The basin takes its name from the Annapolis River, which drains into its eastern end at the town of Annapolis Royal. The basin measures approximately 24 km northeast-southwest and 6 km at its widest from northwest to southeast.

It is a sheltered and mostly shallow water body, framed by the ridges of the North Mountain and South Mountain ranges of the Annapolis Valley; the basin is geologically a continuation of the valley floor. A break in the North Mountain range at the northwestern edge of the basin, called Digby Gut, provides an outlet to the Bay of Fundy.
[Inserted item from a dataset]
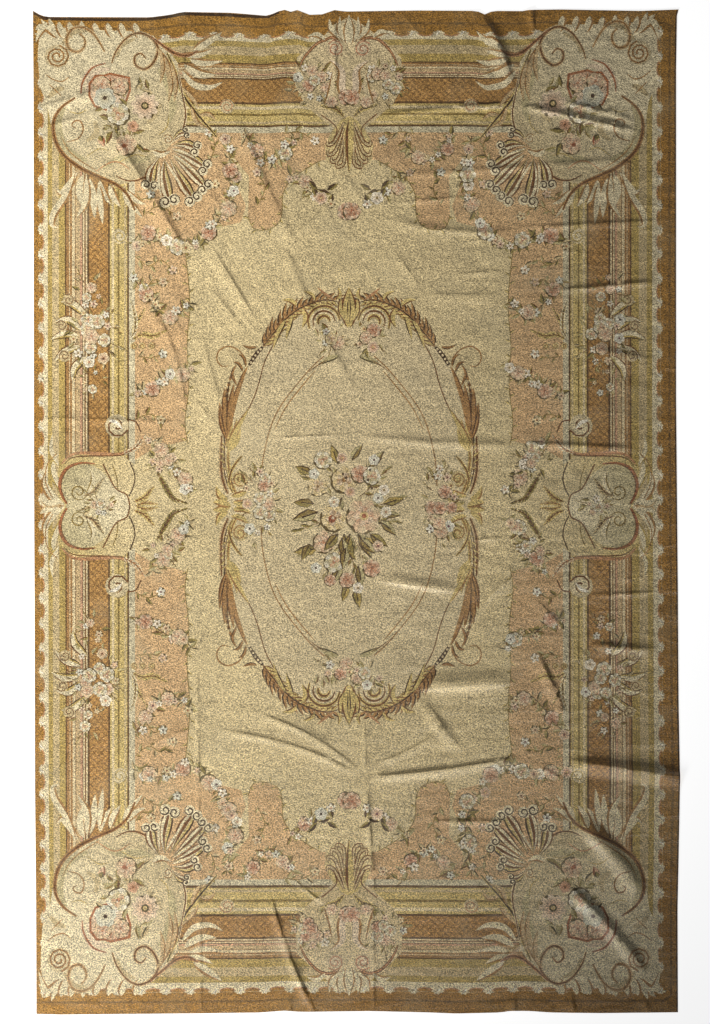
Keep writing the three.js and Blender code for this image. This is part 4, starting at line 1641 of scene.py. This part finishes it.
class Nodes:
    """Adds shader nodes to a material and joins them."""

    def __init__(self, name):
        self.material = bpy.data.materials.new(name)
        self.material.use_nodes = True
        self.tree = self.material.node_tree
        self.tree.nodes.clear()

    def add(self, kind, inputs=None, **settings):
        node = self.tree.nodes.new(kind)
        for name, value in settings.items():
            setattr(node, name, value)
        for name, value in (inputs or {}).items():
            if isinstance(value, bpy.types.NodeSocket):
                self.tree.links.new(value, node.inputs[name])
            else:
                node.inputs[name].default_value = value
        return node

    def math(self, operation, *values):
        node = self.add("ShaderNodeMath", dict(enumerate(values)), operation=operation)
        return node.outputs[0]

    def attribute(self, name):
        return self.add("ShaderNodeAttribute", attribute_name=name)

    def noise(self, place, scale, detail=2.0, stretch=(1, 1, 1)):
        mapped = self.add("ShaderNodeMapping", {"Vector": place, "Scale": stretch})
        inputs = {"Vector": mapped.outputs[0], "Scale": scale, "Detail": detail}
        return self.add("ShaderNodeTexNoise", inputs).outputs["Fac"]

    def crinkles(self, place, stretch, turn):
        """Thin raised lines that wander along one way."""
        turned = self.add("ShaderNodeMapping", {"Vector": place, "Rotation": (0, 0, turn)})
        rise = self.noise(turned.outputs[0], CRINKLE_SCALE, 2.0, stretch)
        return self.math("SUBTRACT", 1.0, self.math("PINGPONG", self.math("MULTIPLY", rise, 4.0), 1.0))

    def spread(self, value, low, high, to_low=0.0, to_high=1.0):
        inputs = {"Value": value, "From Min": low, "From Max": high, "To Min": to_low, "To Max":
                  to_high}
        return self.add("ShaderNodeMapRange", inputs).outputs["Result"]

    def ramp(self, share, stripes):
        """Bands of flat colour from rows of level and yarn."""
        node = self.add("ShaderNodeValToRGB", {"Fac": share})
        node.color_ramp.interpolation = "CONSTANT"
        stops = node.color_ramp.elements
        stops.remove(stops[1])
        stops[0].color = (*yarn(stripes[0][1]), 1)
        for level, name in stripes[1:]:
            stops.new((level + 1.0) / LEVELS).color = (*yarn(name), 1)
        return node.outputs["Color"]

    def mix(self, factor, first, second):
        inputs = {0: factor, 6: first, 7: second}
        return self.add("ShaderNodeMix", inputs, data_type="RGBA").outputs[2]

    def bump(self, height, distance, strength=1.0, normal=None):
        inputs = {"Height": height, "Distance": distance, "Strength": strength}
        if normal:
            inputs["Normal"] = normal
        return self.add("ShaderNodeBump", inputs).outputs["Normal"]

    def finish(self, inputs):
        shader = self.add("ShaderNodeBsdfPrincipled", inputs)
        self.add("ShaderNodeOutputMaterial", {"Surface": shader.outputs[0]})
        return self.material


def lattice_lines(nodes, x, y):
    """Thin crossing diagonals with a small ring at each crossing."""
    distances = []
    for slant in (nodes.math("ADD", x, y), nodes.math("SUBTRACT", x, y)):
        turned = nodes.math("DIVIDE", slant, LATTICE_PITCH)
        distances.append(nodes.math("PINGPONG", turned, 0.5))
    lines = nodes.math("LESS_THAN", nodes.math("MINIMUM", *distances), LATTICE_LINE)
    squares = [nodes.math("MULTIPLY", distance, distance) for distance in distances]
    out = nodes.math("SQRT", nodes.math("ADD", *squares))
    ring = nodes.math("COMPARE", out, LATTICE_RING, LATTICE_RING_LINE)
    return nodes.math("MAXIMUM", lines, ring)


def wool_material():
    nodes = Nodes("wool tapestry")
    place = nodes.add("ShaderNodeTexCoord").outputs["Object"]
    split = nodes.add("ShaderNodeSeparateXYZ", {0: place})
    x, y = split.outputs["X"], split.outputs["Y"]
    back = nodes.attribute("back").outputs["Fac"]
    level = nodes.attribute("level").outputs["Fac"]
    stripes = nodes.ramp(nodes.spread(level, -1.0, LEVELS - 1.0), STRIPES)
    in_lattice = nodes.math("COMPARE", level, 1.5, 0.46)
    lines = nodes.math("MULTIPLY", in_lattice, lattice_lines(nodes, x, y))
    lines = nodes.math("MULTIPLY", lines, LATTICE_STRENGTH)
    stripes = nodes.mix(lines, stripes, (*yarn("brown"), 1))
    banded = nodes.math("GREATER_THAN", level, (OFF_LEVEL - 1.0) / 2)
    colour = nodes.mix(banded, nodes.attribute("yarn").outputs["Color"], stripes)
    # Dye lots in bands, then patches of fading, then single threads and specks
    lots = nodes.spread(nodes.noise(place, DYE_LOT_SCALE, 3.0, (0.25, 1, 1)), 0.3, 0.7, 0.93, 1.06)
    patches = nodes.spread(nodes.noise(place, FADING_SCALE, 4.0), 0.3, 0.7, 0.92, 1.07)
    threads = nodes.spread(nodes.noise(place, THREAD_SCALE, 1.0, LENGTHWISE), 0.32, 0.68, 0.32, 1.72)
    specks = nodes.spread(nodes.noise(place, SPECK_SCALE, 1.0), 0.3, 0.7, 0.84, 1.18)
    fading = nodes.math("MULTIPLY", lots, patches)
    tone = nodes.math("MULTIPLY", fading, nodes.math("MULTIPLY", threads, specks))
    toned = nodes.add("ShaderNodeVectorMath", {0: colour, "Scale": tone}, operation="SCALE").outputs[0]
    # Worn places show the pale warp; the back is duller
    worn = nodes.spread(nodes.noise(place, WEAR_SCALE, 6.0), 0.5, 0.75, 0.0, MOST_WEAR)
    toned = nodes.mix(worn, toned, (*yarn("grey"), 1))
    dulled = nodes.math("MULTIPLY", back, BACK_DULLNESS)
    toned = nodes.mix(dulled, toned, (*yarn("olive_pale"), 1))
    return nodes.finish({
        "Base Color": toned, "Roughness": nodes.spread(specks, 0.8, 1.15, 0.5, 0.37),
        "Normal": wool_relief(nodes, place, x, y), "Specular IOR Level": 1.0,
        "Sheen Weight": 0.05, "Sheen Roughness": 0.6, "Coat Weight": 0.8, "Coat Roughness": 0.31,
    })


def wool_relief(nodes, place, x, y):
    """Ribs, grain, ripples, and crinkles across the rug on its right and slanting on its upper left."""
    ribs = nodes.math("SINE", nodes.math("MULTIPLY", x, 2 * math.pi / RIB_PITCH))
    normal = nodes.bump(ribs, RIB_DEPTH)
    normal = nodes.bump(nodes.noise(place, GRAIN_SCALE, 1.0, LENGTHWISE), GRAIN_DEPTH, 1.0, normal)
    normal = nodes.bump(nodes.noise(place, RIPPLE_SCALE, 2.0), RIPPLE_DEPTH, 0.8, normal)
    across = nodes.spread(x, -0.5, 0.9, 0.2, 1)
    slant = nodes.math("ADD", nodes.math("MULTIPLY", x, -0.5), nodes.math("MULTIPLY", y, 0.5))
    for strength, turn in ((across, 0.0), (nodes.spread(slant, 0.1, 0.9), 1.0)):
        crinkles = nodes.crinkles(place, CRINKLE_STRETCH, turn)
        normal = nodes.bump(crinkles, CRINKLE_DEPTH, strength, normal)
    return normal


def floor_material():
    nodes = Nodes("pale floor")
    return nodes.finish({
        "Base Color": (*FLOOR_COLOUR, 1), "Roughness": 0.9,
        "Emission Color": (1, 1, 1, 1), "Emission Strength": FLOOR_GLOW,
    })


# The room


def area_light(name, place, aim, size, watts, spread):
    lamp = bpy.data.lights.new(name, "AREA")
    lamp.size = size
    lamp.energy = watts
    lamp.spread = math.radians(spread)
    lamp.color = DAYLIGHT
    light = bpy.data.objects.new(name, lamp)
    light.location = place
    light.rotation_euler = (Vector(aim) - Vector(place)).to_track_quat("-Z", "Y").to_euler()
    bpy.context.scene.collection.objects.link(light)
    return light


def build_room():
    mesh = bpy.data.meshes.new("floor")
    corners = [(x * FLOOR_HALF, y * FLOOR_HALF, 0) for x, y in ((-1, -1), (1, -1), (1, 1), (-1, 1))]
    mesh.from_pydata(corners, [], [(0, 1, 2, 3)])
    floor = bpy.data.objects.new("floor", mesh)
    floor.location.z = -FLOOR_DROP
    bpy.context.scene.collection.objects.link(floor)
    mesh.materials.append(floor_material())
    key = area_light("key", **KEY)
    fill = area_light("fill", **FILL)
    fill.visible_glossy = False  # bounced light, too soft to shine in the wool
    world = bpy.data.worlds.new("room")
    world.use_nodes = True
    sky = world.node_tree.nodes["Background"].inputs
    sky["Color"].default_value = (1, 1, 1, 1)
    sky["Strength"].default_value = SKY_STRENGTH
    bpy.context.scene.world = world


def build_camera():
    camera = bpy.data.cameras.new("camera")
    camera.sensor_width = SENSOR_WIDTH
    camera.lens = SENSOR_WIDTH * CAMERA_HEIGHT / VIEW_LENGTH
    camera.clip_end = 100
    eye = bpy.data.objects.new("camera", camera)
    eye.location = (VIEW_MIDDLE_X, 0, CAMERA_HEIGHT)
    bpy.context.scene.collection.objects.link(eye)
    bpy.context.scene.camera = eye


def build_rug():
    rug = build_sheet(draw_pattern())
    rug.data.materials.append(wool_material())
    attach(rug, "root")
    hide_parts(NODE)
    return rug


build_rug()
build_room()
build_camera()
bpy.context.scene.view_settings.view_transform = "Standard"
The Bay Ferries Limited ferry service operating across the Bay of Fundy between Digby and Saint John maintains a terminal on the western shore of the basin near the Digby Gut.

==Rivers==
Rivers which drain into the basin include:
- Annapolis River
- Bear River
- Moose River

==Islands==
Two major islands are located in the basin:
- Bear Island
- Goat Island

==Communities==

The basin hosts several historic seaports, including:

- Towns of Annapolis Royal and Digby
- Village of Bear River
- Communities of Granville Ferry, Port Royal, Port Wade, Victoria Beach, Clementsport, Deep Brook, and Smiths Cove

A former Royal Canadian Navy base and decommissioned Canadian Forces Base is located between Deep Brook and Clementsport on the southeast shore of the basin - see CFB Cornwallis.